Russian intelligence and defense contractor NTC Vulkan sought ways to launch cyberattacks and spread disinformation, according to the Vulkan Files published Thursday by the international news consortium.
Switzerland's Federal Department of Foreign Affairs and Mühleberg Nuclear Power Plant appear as examples of possible hacking targets among the 1,000 secret documents containing more than 5,000 pages from 2016 to 2021.
Led by Germany's Paper Trail Media and Der Spiegel, the news outlets revealed highly technical, corporate documents that suggest the defense contractor had roles in social media disinformation and cyber training to disrupt other nations' airports, power plants and other critical infrastructure.

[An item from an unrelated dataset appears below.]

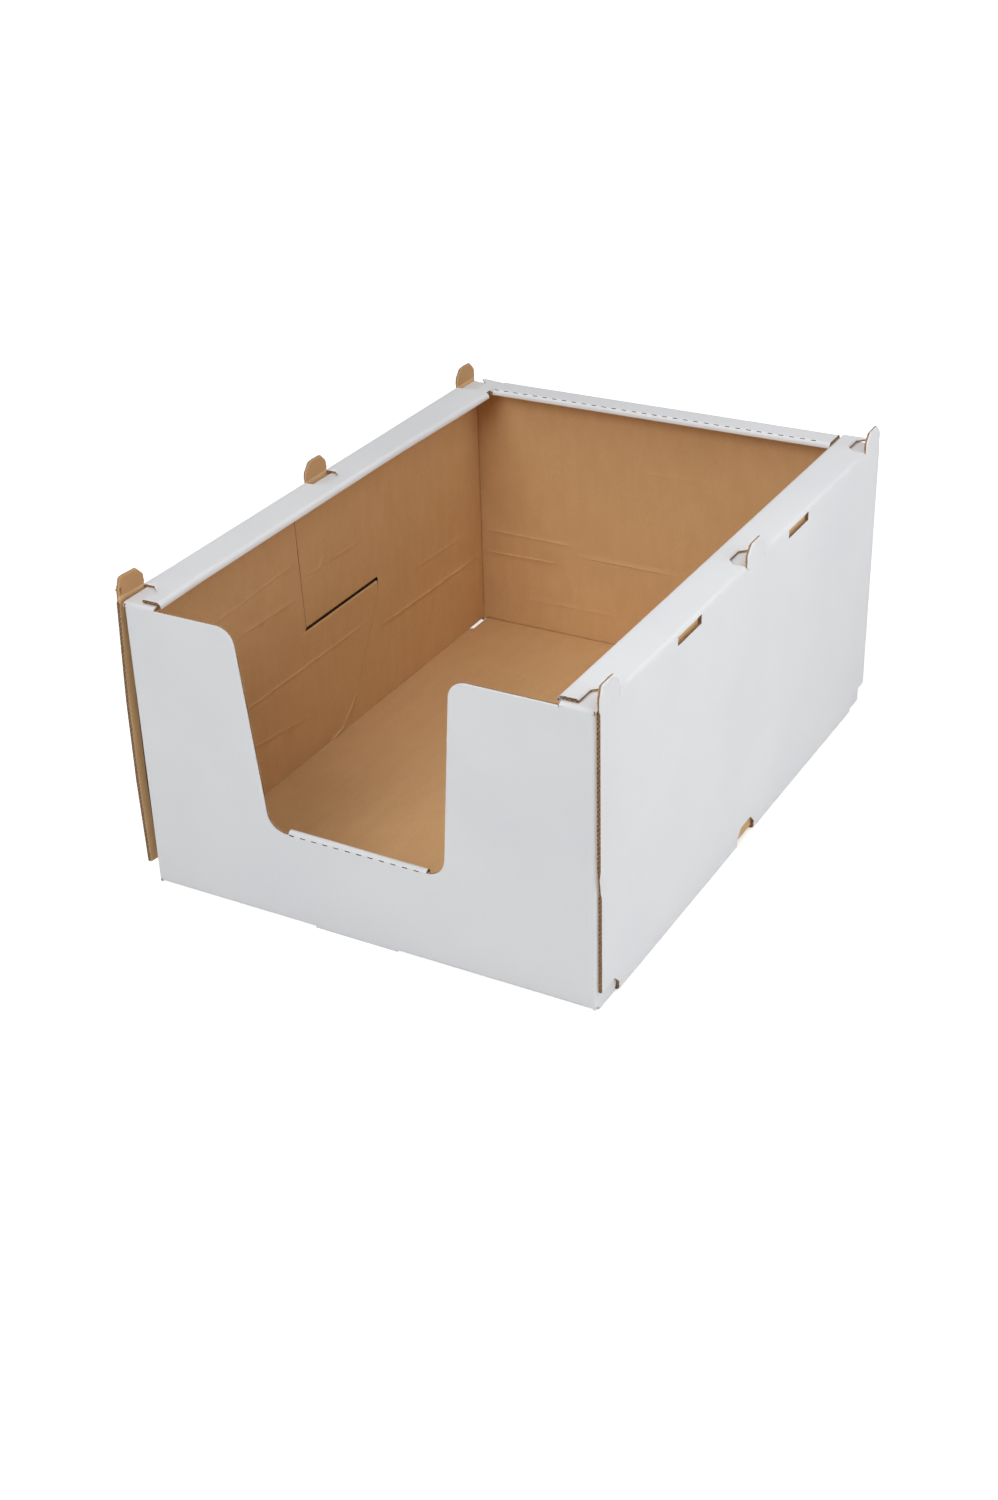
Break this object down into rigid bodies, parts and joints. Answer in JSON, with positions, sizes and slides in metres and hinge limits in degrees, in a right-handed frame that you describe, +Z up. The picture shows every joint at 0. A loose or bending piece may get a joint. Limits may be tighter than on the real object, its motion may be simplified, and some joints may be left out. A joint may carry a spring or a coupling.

Wide-ranging plans for cyber warfare
A German reporter for Süddeutsche Zeitung first obtained the documents, all in Russian, from an anonymous person who expressed outrage about Russia’s full-scale invasion of Ukraine on Feb. 24, 2022. Later the source shared the documents with Der Spiegel, and the news consortium expanded to more countries.
Vulkan and the Kremlin were given several opportunities to comment, but they declined to respond, Der Spiegel reported, adding there were "no obvious reasons to doubt the conclusions reached by the investigative team" and five Western intelligence agencies confirmed the authenticity of the documents.
"Vulkan appears to be part of the opaque military-industrial complex in which Russian intelligence agencies work closely together with more than 40 private IT companies," it reported. "One of their goals is that of developing highly effective cyberweapons that can be used against all those that the Kremlin has identified as Russia’s enemies. Especially, of course, in the West."
The documents include emails, financial records and contracts along with manuals, technical specifications and software details that Vulkan designed for Russia's military and intelligence agencies, The Washington Post reported.
They included programs to create fake social media pages and software to identify and list computer vulnerabilities around the world for possible hacking targets. One project, called "Amezit," showed examples of the two apparent targets in Switzerland, while another had a map of internet servers in the United States.
In 2018, Dutch authorities arrested and expelled two suspected Russian spies for allegedly trying to hack the Spiez Laboratory, one of the world's top facilities for researching highly infectious pathogens and toxins. It analyzed the nerve agent used to poison former Russian spy Sergei Skripal and his daughter in Britain.